I committed a horrible act against Alex: I allowed us to run completely out of chocolate milk. That is bad news, you guys, as chocolate milk is to him as coffee is to me. I naively offered him juice or water, and that’s when the morning took an ugly turn. Tears and snot were flying, and Alex was pretty upset too (just joking…only Al was crying…but that is a funny visual, no?).
Seriously, though, Alex was a mess and then he and Andrew started battling and Andrew ended up wearing his cereal. Good times.
And of course, the bus was actually on time today, when I could have used the extra ten minutes that we’ve had since school started. Figures. Alex did perk up a bit, though, when he saw his violin waiting for him with his backpack, and he waved at me from the bus, so maybe he’ll shake his Monday blues by the time the bus arrives. I’ll spend the day in a cloud of anxiety, mentally calculating how many gallons of chocolate milk I can fit in the fridge.

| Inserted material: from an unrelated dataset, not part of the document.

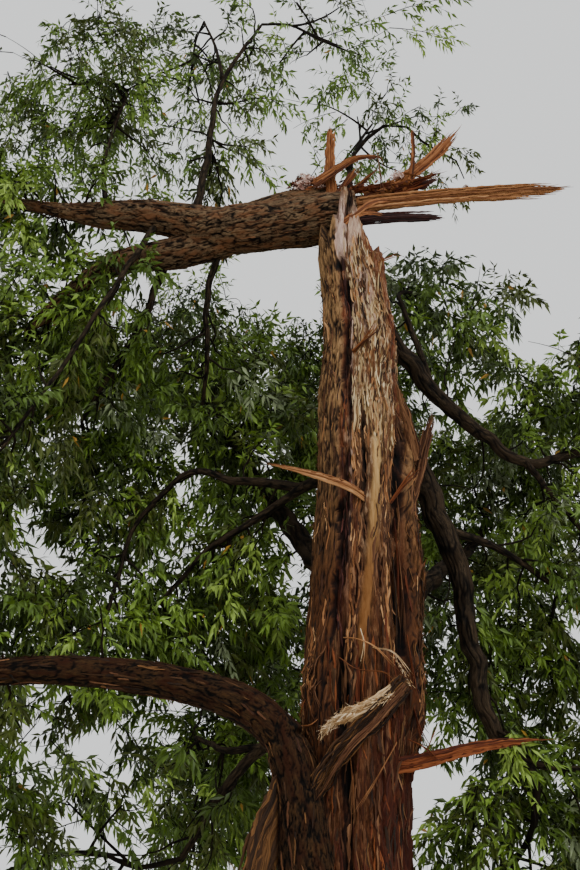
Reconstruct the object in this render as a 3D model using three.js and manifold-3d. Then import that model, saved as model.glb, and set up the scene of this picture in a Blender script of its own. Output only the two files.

So, if you wouldn’t mind crossing your fingers that the kiddos have a good day at school, that would be appreciated.
Happy (freaking) Monday.
Tonight, I was folding laundry while Andrew practiced writing letter As. We were chatting about this and that, and I will admit that I was just half listening and trying to push through until all three kids were tucked in and I could have a moment’s peace.
“What do you think I am, Mommy, a nerd?”
I instantly perked up, glancing up from the laundry to size up this question.
“Where did you hear that word, Andrew? What do you mean by ‘nerd'”? I was reluctant to just leave that one alone. With the kids back in school, I am always looking out to make sure they aren’t being pushed around, or being the one to give another a hard time.
“You know, Mommy. Nerds. They build really cool stuff, like robots. Nerds are awesome,” he explained as he finished his page of As.
Big sigh of relief. While I still am not entirely thrilled about the labeling of others (even though in this case, ‘nerd’ is being used in a complimentary fashion), I was happy to hear that he wasn’t being a big meanie.